For Ramsis, the first step towards freeing oneself from the power of such images is to rebel against them. From this rebellion everything else follows. However, she also points to the stereotyping of Arab women in the West, something she has examined in her documentary Just Dreams, which looks at the lives of Egyptian women through their dreams.
In showing the film abroad, Ramsis was struck by some of the comments from the audience. While audiences felt that the film showed how similar the lives of Egyptian and foreign women are, a common comment from Western audiences was that "Arab women are oppressed, and Arab women cannot walk in the streets without being veiled. They believed that the veil is not a woman's choice, and that she has no free will. They believed that Arab women follow men's lead in everything, and they thought that it was the West's role to come and set women free."
Ramsis's film was designed to combat such ideas, something which she admits is difficult given how distorted the West's view of Arab women can be. "I told people that I wanted to make a movie that explores the dreams of my friends. Since I knew these dreams already, I was hardly setting out to shock or to challenge stereotypes. To me, the realm of dreams was just a particularly rich subject for a film."
Nevertheless, one of the functions of films made by women, Ramsis admits, is to challenge the stereotyping of women in many commercial films. In these films, women are often objectified, or portrayed as commodities. Women either do what men tell them, or they are seen only in relation to men.

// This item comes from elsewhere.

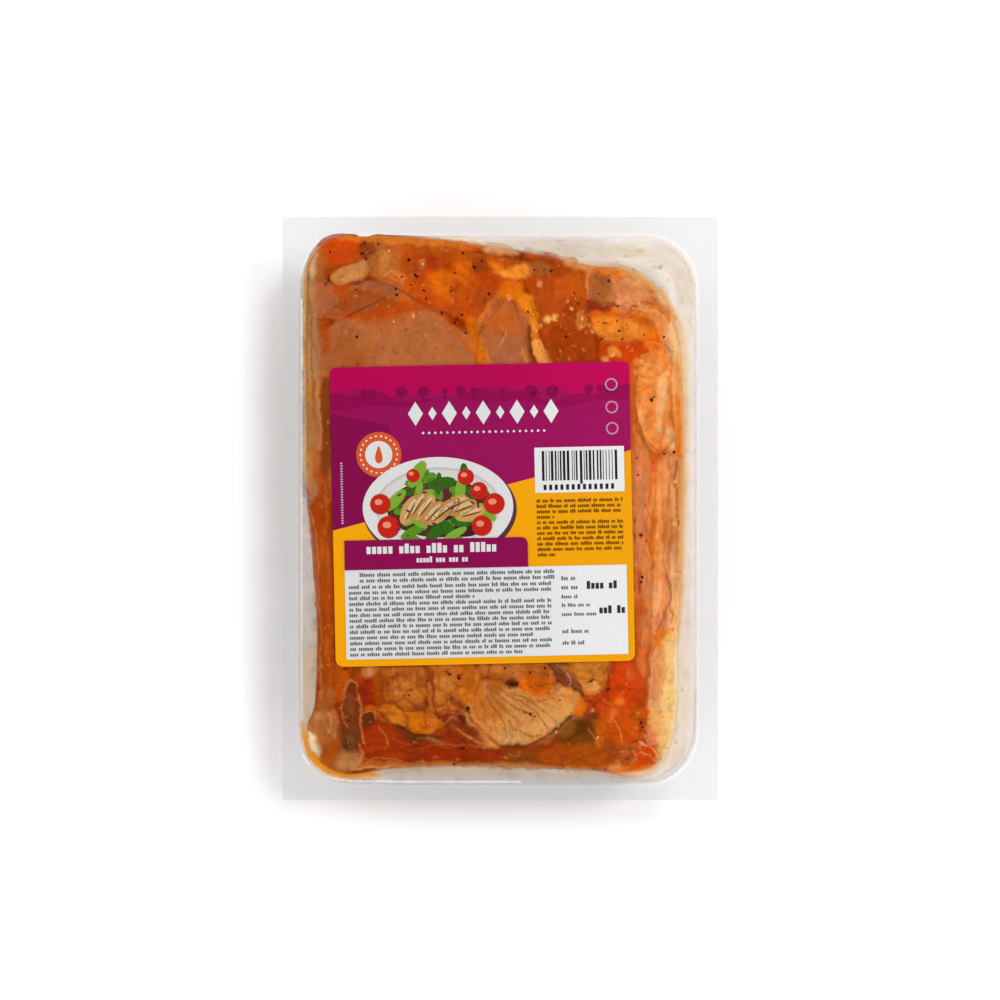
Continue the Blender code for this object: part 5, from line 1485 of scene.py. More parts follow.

Women in such films have little sexual or other forms of freedom, Ramsis feels, though she admits there are some exceptions, such as in the films of director Magdi Ahmed Ali.
However, isn't the very idea of a "women's film festival" and "women's films" in itself a form of ghettoising? Why should women's concerns be so very different from those of men?
For Ramsis, "there is a misconception about women's cinema in Egypt. All over the world women's cinema is about films made by women, not necessarily about films about women's issues. Women's cinema does not aim to discriminate. All it aims to do is to show the audience the world from a woman's perspective."
Commenting on that perspective, Ramsis says that much remains to be explored about how women will express themselves once the freedom to do so has been fully accorded to them.
She feels that there is a lot of rebellion afoot in society today, and says that women today are participating in greater and greater numbers in the current growth of social movements.
"Women were not part of this picture six or seven years ago. But today they are," she says.